• [Task requirements]:
Set down word for word each line from the start of the listing through the line that contains "flap of the", both included.

• [Data segment]:
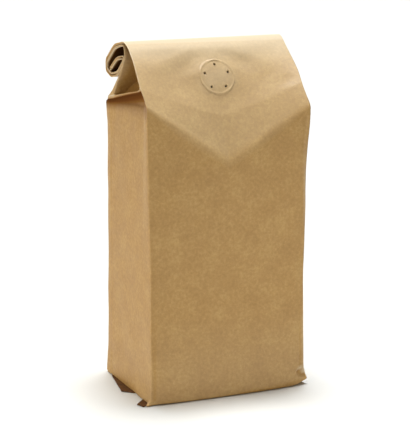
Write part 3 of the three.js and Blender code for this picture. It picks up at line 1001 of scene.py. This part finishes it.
@dataclass
class SealFin:
    """A flap of the bottom's heat seal that lies flat on the ground and sticks out from under a corner."""

    name: str
    root: tuple[Pair, Pair]          # where it runs in under the bag, as x, y
    rim: Sequence[Pair]              # its free outline from one end of the root to the other
    curl: float = 0.4                # how far its rim lifts
    thick: float = 0.5
    across: int = 12
    leg: int = 14                    # columns along each leg of the rim

    def build(self, finish: bpy.types.Material) -> bpy.types.Object:
        """Make the flap's mesh object."""
        legs = len(self.rim) - 1
        u = np.linspace(0.0, legs, legs * self.leg + 1)
        rim = np.column_stack([np.interp(u, np.arange(legs + 1), np.array(self.rim)[:, i]) for i in (0, 1)])
        root = np.column_stack([np.interp(u, (0, legs), np.array(self.root)[:, i]) for i in (0, 1)])
        v = np.linspace(0.0, 1.0, self.across + 1)[:, None, None]
        flat = root + (rim - root) * v
        ripple = 0.12 * np.sin(flat[..., 1] * 0.9 + flat[..., 0] * 0.4) * v[..., 0]
        height = 0.15 + self.curl * v[..., 0] ** 2 * np.sin(np.pi * u / legs) + ripple * 0.5 + 0.06
        points = np.concatenate([flat, height[..., None]], axis=-1).reshape(-1, 3)
        bm = bmesh.new()
        bmesh.ops.create_grid(bm, x_segments=u.size - 1, y_segments=self.across, size=1.0)
        for vertex, point in zip(bm.verts, points):
            vertex.co = point
        bmesh.ops.recalc_face_normals(bm, faces=bm.faces)
        thicken(bm, self.thick)
        low = min(v.co.z for v in bm.verts)
        bmesh.ops.translate(bm, vec=(0.0, 0.0, 0.02 - low), verts=bm.verts)
        return finish_piece(bm, self.name, finish)


@dataclass
class SealBand:
    """The crimped bottom seal, folded flat against the base."""

    name: str = "bottom_seal_band"
    length: float = 98.0
    near: float = -11.0              # its free edge, in y
    far: float = 0.5                 # where it leaves the base
    rib_pitch: float = 1.6           # the crimp's ribs are drawn a little coarser than the real 1 mm
    rib_height: float = 0.12
    low: float = 0.1
    high: float = 0.75

    def build(self, finish: bpy.types.Material) -> bpy.types.Object:
        """Make the band's mesh object."""
        rows = round((self.far - self.near) / self.rib_pitch * 6)
        x = np.linspace(-self.length / 2.0, self.length / 2.0, 41)
        y = np.linspace(self.near, self.far, rows + 1)[:, None]
        rib = self.rib_height * np.cos((y - self.near) * 2.0 * np.pi / self.rib_pitch)
        sag = 0.1 * np.cos(x * 0.12) * (self.far - y) / (self.far - self.near)
        height = self.low + self.rib_height + 0.1 + rib + sag
        points = np.stack(np.broadcast_arrays(x[None, :], y, height), axis=-1).reshape(-1, 3)
        bm = bmesh.new()
        bmesh.ops.create_grid(bm, x_segments=x.size - 1, y_segments=rows, size=1.0)
        for vertex, point in zip(bm.verts, points):
            vertex.co = point
        bmesh.ops.recalc_face_normals(bm, faces=bm.faces)
        thicken(bm, self.high - self.low - 2.0 * self.rib_height)
        return finish_piece(bm, self.name, finish)


def thicken(bm: bmesh.types.BMesh, thickness: float) -> None:
    """Give a level sheet its thickness, upwards."""
    sheet = bm.faces[:]
    made = bmesh.ops.extrude_face_region(bm, geom=sheet, use_keep_orig=True)["geom"]
    risen = [item for item in made if isinstance(item, bmesh.types.BMVert)]
    bmesh.ops.translate(bm, vec=(0.0, 0.0, thickness), verts=risen)
    bmesh.ops.recalc_face_normals(bm, faces=bm.faces)


def finish_piece(bm: bmesh.types.BMesh, name: str, *finishes: bpy.types.Material) -> bpy.types.Object:
    """Turn a millimetre bmesh into a smooth-shaded object in metres.

    Args:
        bm: the piece's bmesh, which is freed.
        name: the object's name.
        *finishes: its materials, in the order of the faces' material numbers.

    Returns:
        The object.
    """
    bmesh.ops.scale(bm, vec=(MM, MM, MM), verts=bm.verts)
    mesh = bpy.data.meshes.new(name)
    bm.to_mesh(mesh)
    bm.free()
    for finish in finishes:
        mesh.materials.append(finish)
    mesh.shade_smooth()
    piece = bpy.data.objects.new(name, mesh)
    bpy.context.scene.collection.objects.link(piece)
    return piece


# ---------------------------------------------------------------- studio


@dataclass(frozen=True)
class SoftLight:
    """A broad, far studio light: even over the whole table, with soft edges to its shadows."""

    name: str
    bearing: float                   # degrees round from the front, positive to the right
    height: float                    # degrees above the table
    spread: float                    # degrees that the light spans, seen from the bag
    strength: float
    colour: Triple = (1.0, 1.0, 1.0)

    def build(self) -> bpy.types.Object:
        """Make the light and aim it at the bag."""
        light = bpy.data.lights.new(self.name, "SUN")
        light.energy = self.strength
        light.angle = math.radians(self.spread)
        light.color = self.colour
        lamp = bpy.data.objects.new(self.name, light)
        turn, rise = math.radians(self.bearing), math.radians(self.height)
        away = Vector((math.cos(rise) * math.sin(turn), -math.cos(rise) * math.cos(turn), math.sin(rise)))
        lamp.rotation_euler = away.to_track_quat("Z", "Y").to_euler()
        bpy.context.scene.collection.objects.link(lamp)
        return lamp


@dataclass(frozen=True)
class FloorCard:
    """A low lit card that throws light under the bulge of the walls, with all its lengths in metres."""

    name: str
    place: Triple
    power: float
    colour: Triple = (1.0, 1.0, 1.0)
    length: float = 0.35
    tall: float = 0.05
    aim: Triple = (0.0, 0.0, 0.04)

    def build(self) -> bpy.types.Object:
        """Make the card, turned to the foot of the bag."""
        light = bpy.data.lights.new(self.name, "AREA")
        light.shape = "RECTANGLE"
        light.size, light.size_y = self.length, self.tall
        light.energy = self.power
        light.color = self.colour
        card = bpy.data.objects.new(self.name, light)
        card.location = self.place
        card.rotation_euler = (Vector(self.place) - Vector(self.aim)).to_track_quat("Z", "Y").to_euler()
        card.visible_camera = False
        bpy.context.scene.collection.objects.link(card)
        return card


@dataclass
class Studio:
    """Table, lights, sky and camera."""

    ambient: float = 0.0
    lights: Sequence[SoftLight] = (
        SoftLight("overhead_light", 155.0, 82.6, 20.0, 5.1, (0.98, 1.0, 1.0)),
        SoftLight("left_light", -90.0, 24.0, 60.0, 0.85, (1.0, 0.78, 0.385)),
        SoftLight("right_light", 60.0, 15.0, 60.0, 0.3),
    )
    cards: Sequence[FloorCard] = (
        FloorCard("front_card", (0.1, -0.5, 0.03), 0.22), FloorCard("left_card", (-0.5, 0.02, 0.03), 0.5, (1.0, 0.95, 0.86)),
        FloorCard("near_right_card", (0.15, -0.24, 0.02), 0.075, (1.0, 0.88, 0.66), 0.16),
        FloorCard("near_left_card", (-0.16, -0.25, 0.02), 0.055, (1.0, 0.84, 0.58), 0.16),
    )
    camera_distance: float = 1.2
    camera_turn: float = -22.5
    camera_tilt: float = 12.4
    camera_target: Triple = (0.0, 0.0, 0.11)
    lens: float = 151.9
    shift: Pair = (0.0016, 0.0053)

    def build(self) -> None:
        """Make everything round the bag."""
        scene = bpy.context.scene
        scene.view_settings.view_transform = "Standard"
        bm = bmesh.new()
        bmesh.ops.create_grid(bm, x_segments=1, y_segments=1, size=4.0 / MM)
        floor = finish_piece(bm, "studio_floor", StudioWhite().material())
        for light in (*self.lights, *self.cards):
            light.build()
        bm = bmesh.new()
        bmesh.ops.create_uvsphere(bm, u_segments=48, v_segments=24, radius=3.8 / MM)
        bmesh.ops.reverse_faces(bm, faces=bm.faces)
        backdrop = finish_piece(bm, "studio_backdrop", StudioBackdrop().material())
        backdrop.visible_shadow = backdrop.visible_diffuse = False
        backdrop.visible_transmission = False
        world = bpy.data.worlds.new("studio_air")
        world.use_nodes = True
        world.node_tree.nodes["Background"].inputs["Color"].default_value = (1.0, 1.0, 1.0, 1.0)
        world.node_tree.nodes["Background"].inputs["Strength"].default_value = self.ambient
        scene.world = world
        self.build_camera()

    def build_camera(self) -> None:
        """Place the camera at its viewing angle."""
        turn, tilt = math.radians(self.camera_turn), math.radians(self.camera_tilt)
        away = Vector((math.cos(tilt) * math.sin(turn), -math.cos(tilt) * math.cos(turn), math.sin(tilt)))
        lens = bpy.data.cameras.new("studio_camera")
        lens.lens = self.lens
        lens.sensor_width = 36.0
        lens.shift_x, lens.shift_y = self.shift
        camera = bpy.data.objects.new("studio_camera", lens)
        camera.location = Vector(self.camera_target) + away * self.camera_distance
        camera.rotation_euler = (-away).to_track_quat("-Z", "Y").to_euler()
        bpy.context.scene.collection.objects.link(camera)
        bpy.context.scene.camera = camera


# ---------------------------------------------------------------- everything


def main() -> None:
    """Build the bag round its frame, then the studio."""
    logging.basicConfig(level=logging.INFO, format="%(message)s")
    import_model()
    kraft = KraftPaper().material()
    sealed = SealKraftPaintedShade().material()
    cavity = ValveCavity().material()
    sleeve = PaperSleeve().build(kraft, cavity, ValveImprint())
    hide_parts(BAG_NODE)
    # the seal fins' dark finish is painted shade for the hollows under the walls' lower edges
    fins = [fin.build(sealed) for fin in (
        SealFin("rear_left_fin", ((-52.0, 27.0), (-52.0, -10.0)),
                ((-56.9, 27.5), (-63.0, -8.5), (-56.0, -14.5))),
        SealFin("front_left_fin", ((-53.0, -38.0), (-53.0, -29.0)),
                ((-55.5, -39.5), (-61.0, -44.6), (-63.2, -38.2), (-55.2, -28.6))),
        SealFin("rear_right_fin", ((50.0, -9.0), (50.0, 33.0)), ((54.0, -10.0), (59.5, -4.0), (54.0, 34.0))),
        SealFin("front_right_fin", ((48.0, -27.0), (48.0, -34.0)), ((52.0, -26.0), (54.6, -30.0), (52.0, -34.5))),
    )]
    band = SealBand().build(sealed)
    for piece in (sleeve, *fins, band):
        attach(piece, "root")
        log.info("%s: %d faces", piece.name, len(piece.data.polygons))
    Studio().build()


if __name__ == "__main__":
    main()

• [Result of the task]:
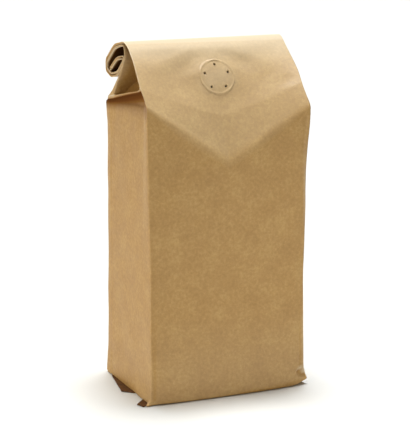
Write part 3 of the three.js and Blender code for this picture. It picks up at line 1001 of scene.py. This part finishes it.
@dataclass
class SealFin:
    """A flap of the bottom's heat seal that lies flat on the ground and sticks out from under a corner."""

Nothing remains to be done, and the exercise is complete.